DiffusionFF: A Diffusion-based Framework for Joint Face Forgery Detection and Fine-Grained Artifact Localization
Authors: Siran Peng, Haoyuan Zhang, Li Gao, Tianshuo Zhang, Xiangyu Zhu, Bao Li, Weisong Zhao, Zhen Lei
Published: 2025-08-03 18:06:04+00:00
AI Summary
DiffusionFF is a novel diffusion-based framework for joint face forgery detection and fine-grained artifact localization. It utilizes a pretrained forgery detector as an artifact encoder and repurposes a denoising diffusion model as an artifact decoder, conditioned on multi-scale forgery-related features.
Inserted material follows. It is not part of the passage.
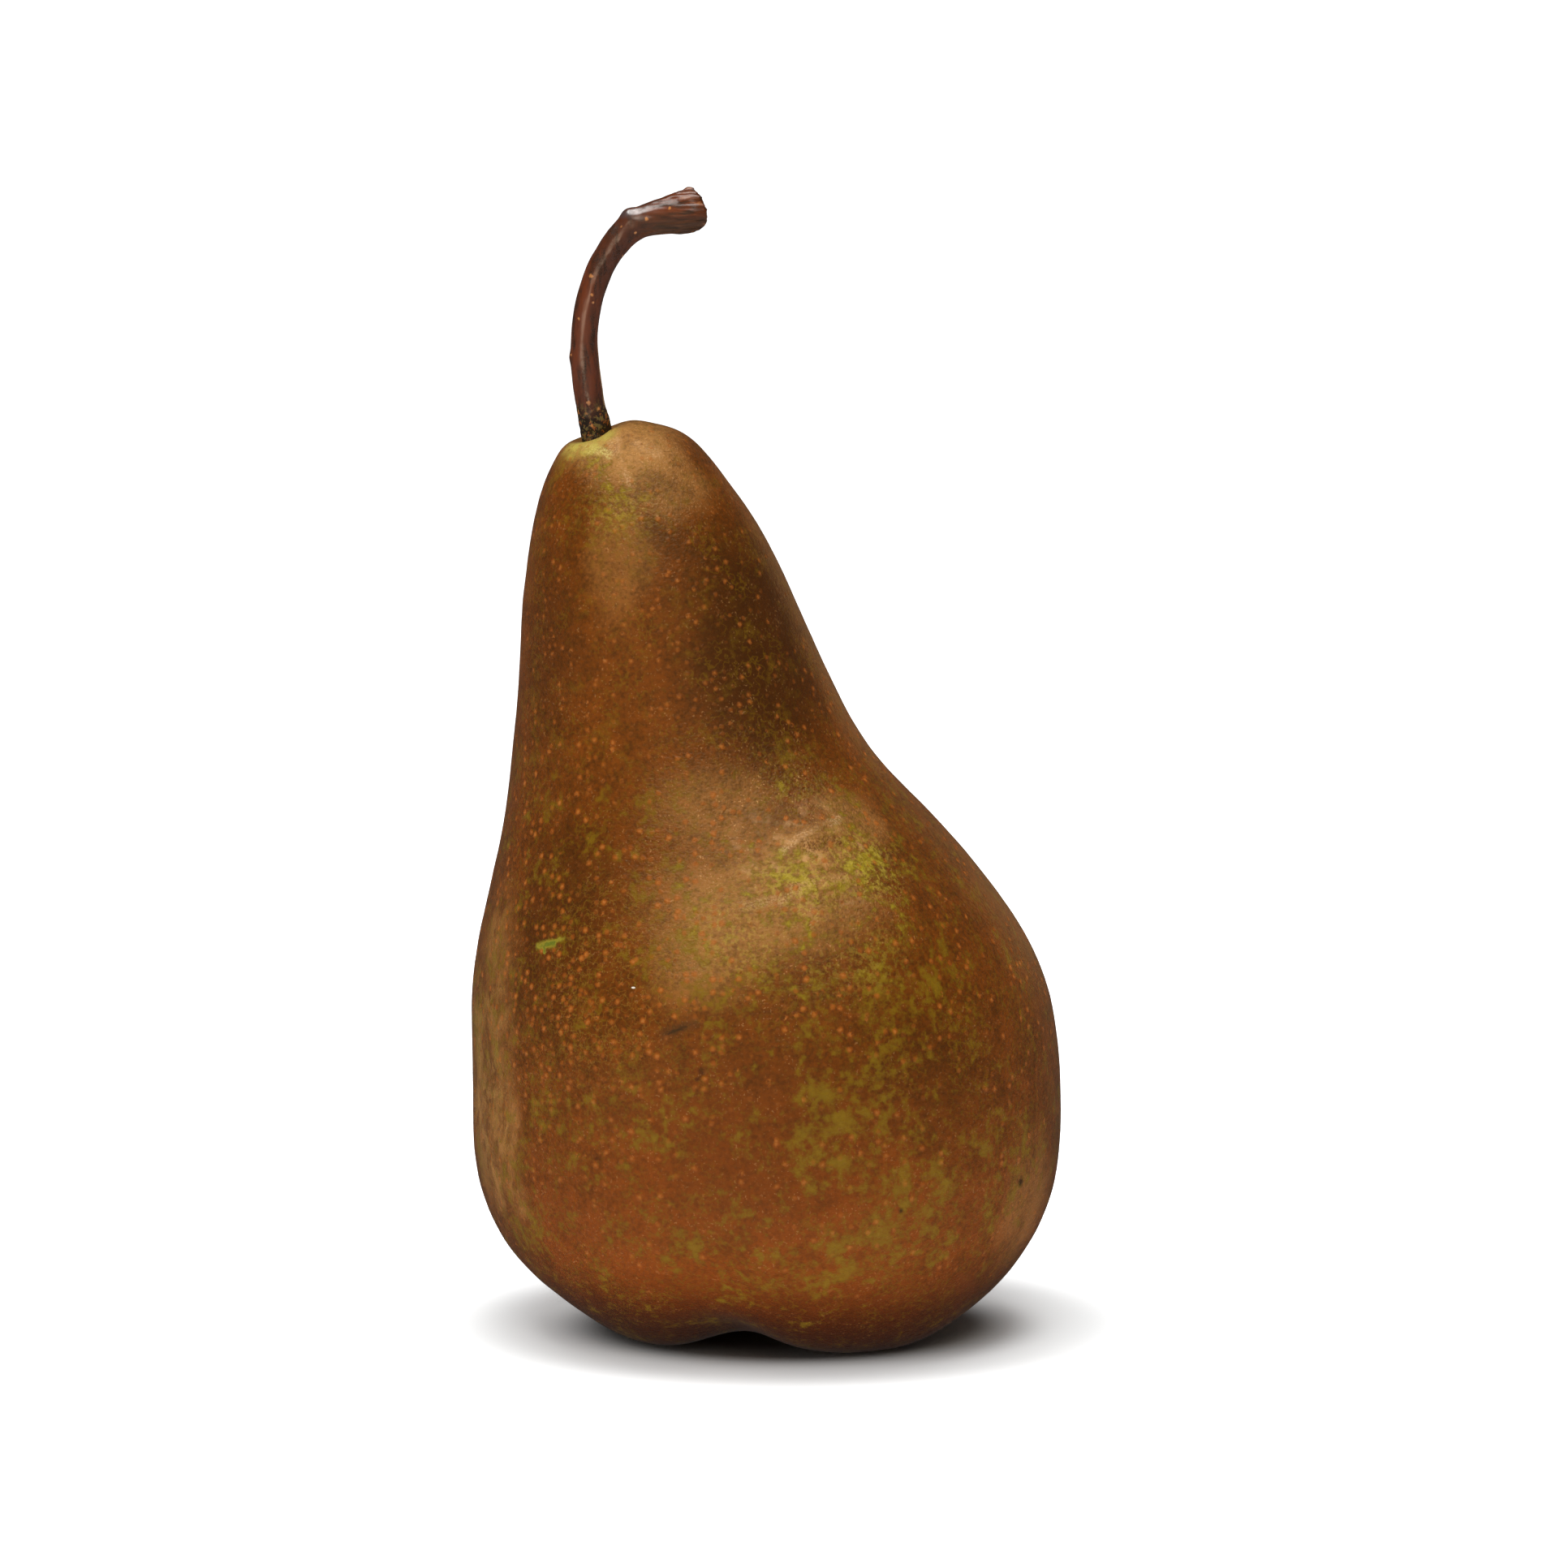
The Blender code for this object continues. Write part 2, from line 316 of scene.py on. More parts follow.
class Wire:
    """One output of a shader node. A sum on wires that carry numbers adds its Math nodes."""

    def __init__(self, finish, socket):
        self.finish = finish
        self.socket = socket

    def math(self, operation, *values):
        return self.finish.node("ShaderNodeMath", {"operation": operation}, dict(enumerate(values)))

    def __add__(self, other):
        return self.math("ADD", self, other)

    def __sub__(self, other):
        return self.math("SUBTRACT", self, other)

    def __rsub__(self, other):
        return self.math("SUBTRACT", other, self)

    def __mul__(self, other):
        return self.math("MULTIPLY", self, other)

    def __truediv__(self, other):
        return self.math("DIVIDE", self, other)

    def __rtruediv__(self, other):
        return self.math("DIVIDE", other, self)

    def __abs__(self):
        return self.math("ABSOLUTE", self)

    def __lt__(self, other):
        return self.math("LESS_THAN", self, other)

    def __gt__(self, other):
        return self.math("GREATER_THAN", self, other)

    __radd__ = __add__
    __rmul__ = __mul__

    def most(self, other):
        return self.math("MAXIMUM", self, other)

    def least(self, other):
        return self.math("MINIMUM", self, other)

    def ease(self, start, end):
        """Goes smoothly from 0 at start to 1 at end, and stays there."""
        sockets = {"Value": self, "From Min": start, "From Max": end}
        smooth = {"interpolation_type": "SMOOTHSTEP"}
        return self.finish.node("ShaderNodeMapRange", smooth, sockets)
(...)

By fusing the progressively synthesized artifact localization map with high-level semantic features, DiffusionFF significantly improves detection capability.
Abstract
The rapid evolution of deepfake technologies demands robust and reliable face forgery detection algorithms. While determining whether an image has been manipulated remains essential, the ability to precisely localize forgery clues is also important for enhancing model explainability and building user trust. To address this dual challenge, we introduce DiffusionFF, a diffusion-based framework that simultaneously performs face forgery detection and fine-grained artifact localization. Our key idea is to establish a novel encoder-decoder architecture: a pretrained forgery detector serves as a powerful artifact encoder, and a denoising diffusion model is repurposed as an artifact decoder. Conditioned on multi-scale forgery-related features extracted by the encoder, the decoder progressively synthesizes a detailed artifact localization map. We then fuse this fine-grained localization map with high-level semantic features from the forgery detector, leading to substantial improvements in detection capability. Extensive experiments show that DiffusionFF achieves state-of-the-art (SOTA) performance across multiple benchmarks, underscoring its superior effectiveness and explainability.